The data below needs to be returned exactly, line for line.
=-=-=
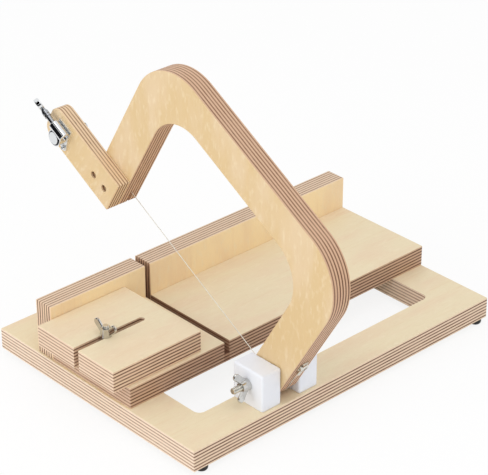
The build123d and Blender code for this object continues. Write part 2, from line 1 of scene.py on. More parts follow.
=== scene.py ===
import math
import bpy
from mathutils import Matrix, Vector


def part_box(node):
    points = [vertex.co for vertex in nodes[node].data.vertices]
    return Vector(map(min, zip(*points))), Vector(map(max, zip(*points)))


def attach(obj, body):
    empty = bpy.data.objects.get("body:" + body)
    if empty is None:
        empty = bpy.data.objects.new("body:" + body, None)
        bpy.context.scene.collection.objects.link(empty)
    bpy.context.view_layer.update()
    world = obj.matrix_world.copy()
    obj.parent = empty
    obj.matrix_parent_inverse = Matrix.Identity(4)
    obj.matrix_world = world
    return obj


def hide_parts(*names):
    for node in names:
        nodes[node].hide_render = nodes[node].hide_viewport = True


bl_info = {
    "name": "Wire Soap Cutter",
    "version": (1, 0, 0),
    "blender": (4, 5, 0),
    "location": "View3D > Sidebar > Soap Cutter",
    "description": "Finishes a plywood soap cutter with a hinged bow and a taut wire",
    "category": "Add Mesh",
}

import bmesh
import bpy
from bpy.props import FloatProperty, FloatVectorProperty, IntProperty, PointerProperty
from mathutils import Matrix, Vector

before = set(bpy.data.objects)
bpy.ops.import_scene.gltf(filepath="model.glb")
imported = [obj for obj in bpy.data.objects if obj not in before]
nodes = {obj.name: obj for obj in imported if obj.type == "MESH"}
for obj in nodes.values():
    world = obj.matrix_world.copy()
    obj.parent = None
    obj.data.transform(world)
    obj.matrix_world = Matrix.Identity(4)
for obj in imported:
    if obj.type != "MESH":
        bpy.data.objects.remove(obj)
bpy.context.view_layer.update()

MM = 0.001
# The bow leans back from upright by this much at rest
BOW_TILT = math.radians(30.5)

# Each board: its node, the axis across its layers, how many layers it has, the turn of its
# grain about X, the axis of its grain, which settings colour its face, and the painted shade that
# its edges take on where less light reaches them, in screen values
BOARDS = [
    ("base_board", 2, 13, 0.0, 0, "top", (255, 255, 255)),
    ("bed_board", 2, 13, 0.0, 0, "top", (223, 209, 200)),
    ("stop_block", 2, 13, 0.0, 0, "top", (249, 243, 237)),
    ("rear_fence", 1, 13, 0.0, 2, "fence", (247, 242, 236)),
    ("arm_board", 0, 13, 0.0, 2, "bow", (233, 214, 200)),
    ("handle_board", 0, 9, BOW_TILT, 2, "bow", (252, 244, 226)),
]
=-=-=
**Full response**
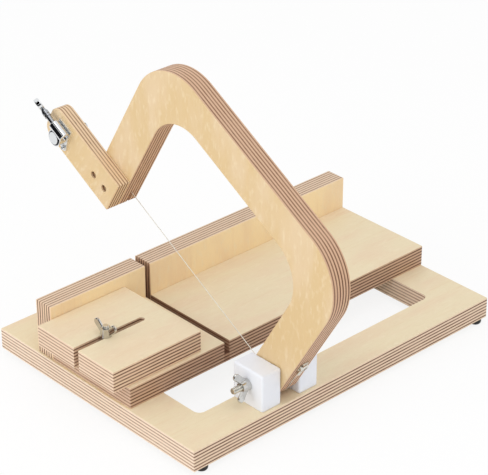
The build123d and Blender code for this object continues. Write part 2, from line 1 of scene.py on. More parts follow.
=== scene.py ===
import math
import bpy
from mathutils import Matrix, Vector


def part_box(node):
    points = [vertex.co for vertex in nodes[node].data.vertices]
    return Vector(map(min, zip(*points))), Vector(map(max, zip(*points)))


def attach(obj, body):
    empty = bpy.data.objects.get("body:" + body)
    if empty is None:
        empty = bpy.data.objects.new("body:" + body, None)
        bpy.context.scene.collection.objects.link(empty)
    bpy.context.view_layer.update()
    world = obj.matrix_world.copy()
    obj.parent = empty
    obj.matrix_parent_inverse = Matrix.Identity(4)
    obj.matrix_world = world
    return obj


def hide_parts(*names):
    for node in names:
        nodes[node].hide_render = nodes[node].hide_viewport = True


bl_info = {
    "name": "Wire Soap Cutter",
    "version": (1, 0, 0),
    "blender": (4, 5, 0),
    "location": "View3D > Sidebar > Soap Cutter",
    "description": "Finishes a plywood soap cutter with a hinged bow and a taut wire",
    "category": "Add Mesh",
}

import bmesh
import bpy
from bpy.props import FloatProperty, FloatVectorProperty, IntProperty, PointerProperty
from mathutils import Matrix, Vector

before = set(bpy.data.objects)
bpy.ops.import_scene.gltf(filepath="model.glb")
imported = [obj for obj in bpy.data.objects if obj not in before]
nodes = {obj.name: obj for obj in imported if obj.type == "MESH"}
for obj in nodes.values():
    world = obj.matrix_world.copy()
    obj.parent = None
    obj.data.transform(world)
    obj.matrix_world = Matrix.Identity(4)
for obj in imported:
    if obj.type != "MESH":
        bpy.data.objects.remove(obj)
bpy.context.view_layer.update()

MM = 0.001
# The bow leans back from upright by this much at rest
BOW_TILT = math.radians(30.5)

# Each board: its node, the axis across its layers, how many layers it has, the turn of its
# grain about X, the axis of its grain, which settings colour its face, and the painted shade that
# its edges take on where less light reaches them, in screen values
BOARDS = [
    ("base_board", 2, 13, 0.0, 0, "top", (255, 255, 255)),
    ("bed_board", 2, 13, 0.0, 0, "top", (223, 209, 200)),
    ("stop_block", 2, 13, 0.0, 0, "top", (249, 243, 237)),
    ("rear_fence", 1, 13, 0.0, 2, "fence", (247, 242, 236)),
    ("arm_board", 0, 13, 0.0, 2, "bow", (233, 214, 200)),
    ("handle_board", 0, 9, BOW_TILT, 2, "bow", (252, 244, 226)),
]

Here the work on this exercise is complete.